Finch and Root access the hospital's fiber-optic system and find a cryptic message from Samaritan, stating its intentions to find the Machine as it begins to crack Finch's laptop. In order to get more information, Root poses as a doctor while Finch is put in the hospital posing as a patient. He causes an inmate to fight the guards, which allows him to enter the control room and discover that the hospital's ninth floor is extremely guarded, housing the worst patients in the hospital. Root infiltrates the floor and discovers that the hospital serves as the base of operations for Greer (John Nolan) and Samaritan. She tells Finch to escape while she goes to retrieve Shaw but realizes that she has been transferred out of the hospital. She then fights Rousseau (Cara Buono) but she is subdued and sedated.

Reese, Fusco and Elias are tortured by The Brotherhood to reveal Finch's location, as they want control of the Machine, but none of them speaks out. They also want the location of a mole in The Brotherhood who worked for Elias. Elias finally gives in and reveals a phone call to confirm his mole. Dominic answers it and then kills his right hand man Link (Jamie Hector) for being identified as the rat. However, Elias laughs, revealing that he didn't have a mole in The Brotherhood and tricked Dominic to kill his friend, avenging Scarface's death. Unaware to Reese and Elias, Fusco knows that Harper was sent by the Machine. Back at Washington, D.C., Control is told by the Samaritan operative that a big event called "The Correction" will arrive on May 6 and there's nothing to stop it.
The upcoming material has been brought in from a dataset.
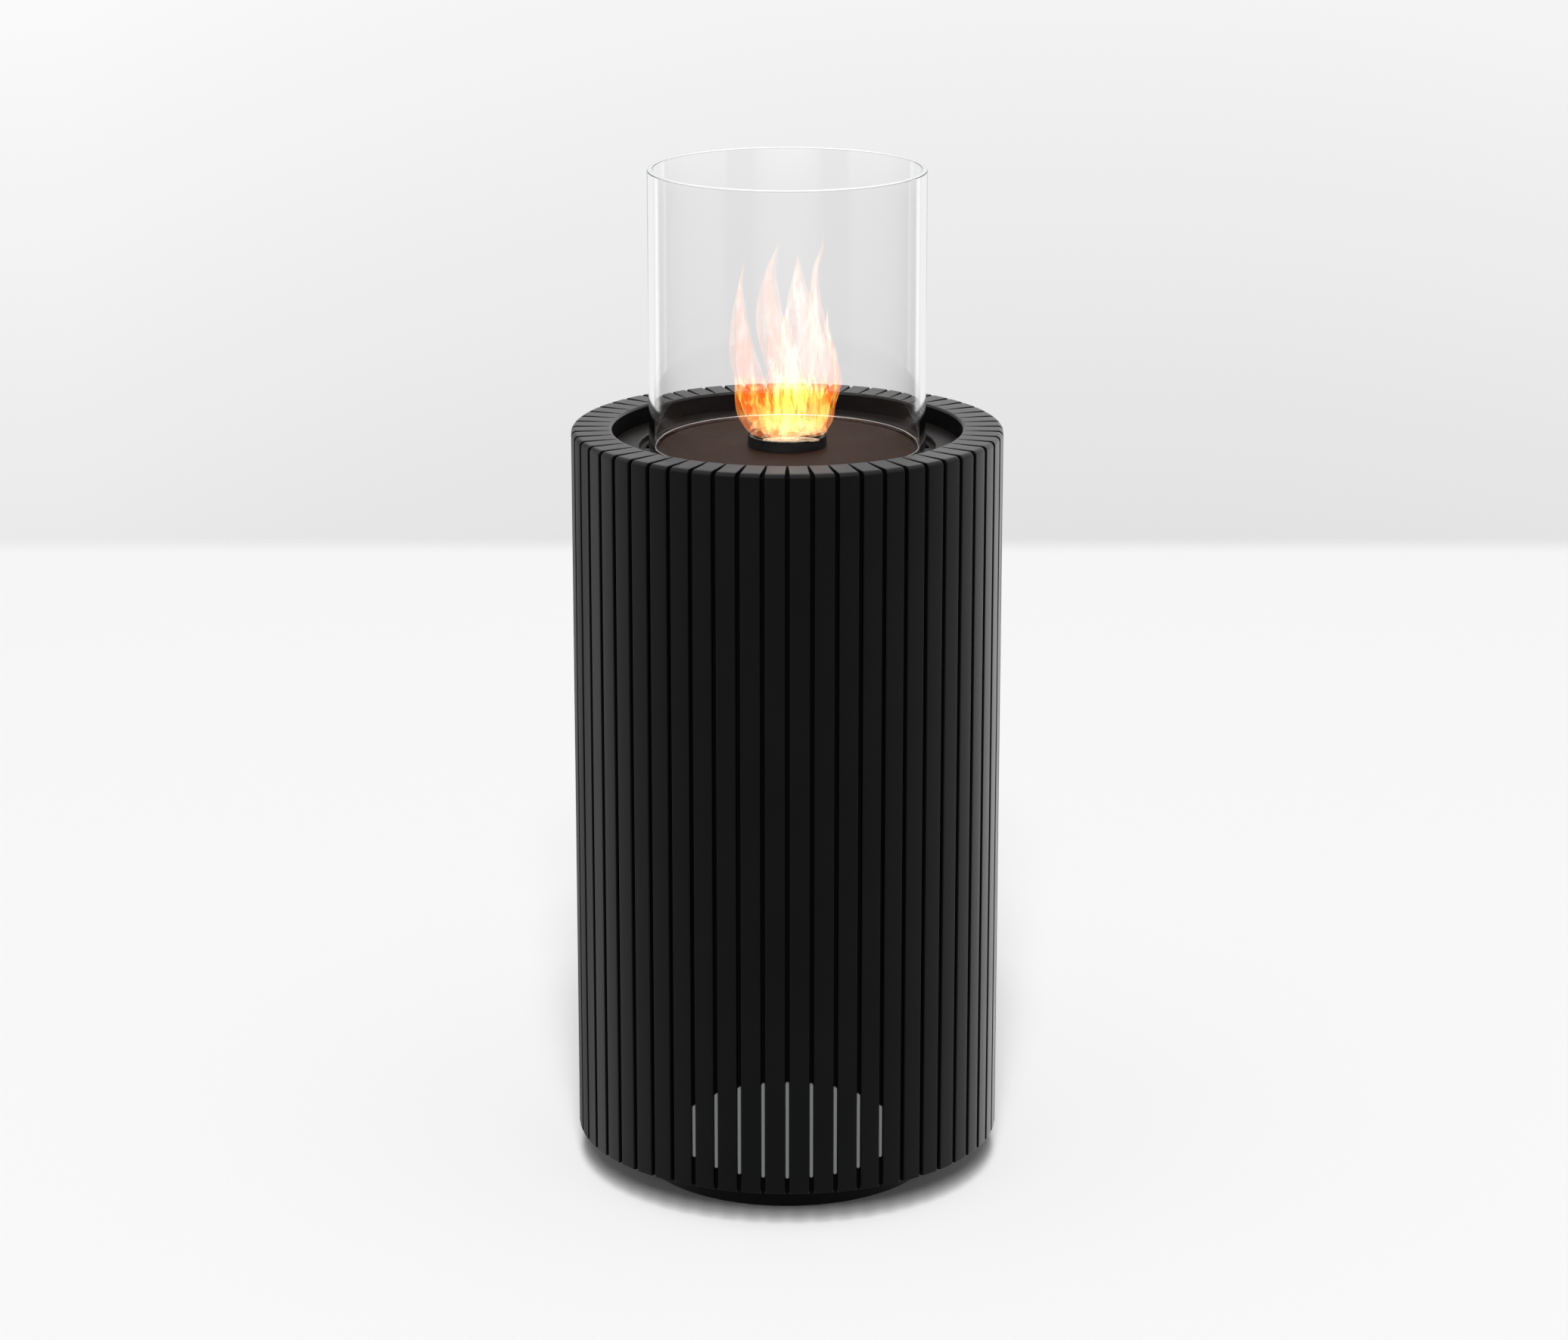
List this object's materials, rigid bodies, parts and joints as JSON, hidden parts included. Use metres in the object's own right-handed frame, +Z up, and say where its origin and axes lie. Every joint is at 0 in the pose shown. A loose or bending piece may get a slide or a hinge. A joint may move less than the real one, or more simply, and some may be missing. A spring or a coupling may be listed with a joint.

As she won't say anything else, Control kills her.

Finch is captured by Greer and Root is tied to a bed in order to gain access to the Machine through her head. Before allowing it, she snaps Rousseau's neck, killing her. Samaritan gives them an ultimatum to reveal the location of the Machine or both Root and Finch will die. Despite Root's and Finch's insistence in not revealing anything, the Machine itself tells them it can't lose them and exchanges its location for their lives. They are released and Root and Finch race to find the location before Samaritan arrives. Shaw (Sarah Shahi) is revealed to be going in one of Samaritan's cars. The episode ends as Samaritan sends all of its assets to the Machine's location.

==Reception==
===Viewers===
In its original American broadcast, "Asylum" was seen by an estimated 8.45 million household viewers and gained a 1.4/4 ratings share among adults aged 18–49, according to Nielsen Media Research. This means that 1.4 percent of all households with televisions watched the episode, while 4 percent of all households watching television at that time watched it. This was a 9% decrease in viewership from the previous episode, which was watched by 9.21 million viewers with a 1.5/5 in the 18-49 demographics. With these ratings, Person of Interest was the third most watched show on CBS for the night, behind NCIS: New Orleans and NCIS, second on its timeslot and eighth for the night in the 18-49 demographics, behind The Flash, Agents of S.H.I.E.L.D., Chicago Fire, Dancing with the Stars, NCIS: New Orleans, NCIS, and The Voice.

With Live +7 DVR factored in, the episode was watched by 11.22 million viewers with a 2.1 in the 18-49 demographics.

===Critical reviews===
"Asylum" received critical acclaim from critics. Matt Fowler of IGN gave the episode an "amazing" 9 out of 10 rating and wrote in his verdict, "Things are looked grim for Team Machine at the close of 'Asylum.' It was as if the evils that 'paranoid junkie' Finch spoke about when he was getting himself committed actually converged all at once to sink their claws into our heroes. Knowing that Control is on board, in her own way, makes me hopeful though as she's quick to pull and any all triggers without hesitation. Whether her victims be 'school teachers' or Ferry Boat passengers."

Alexa Planje of The A.V. Club gave the episode a "B+" grade and wrote, "Terrorists can be creative, you know; that's why they're so scary. A straightforward attack is what other shows would do. This isn't other shows, dammit; this is Person of Interest."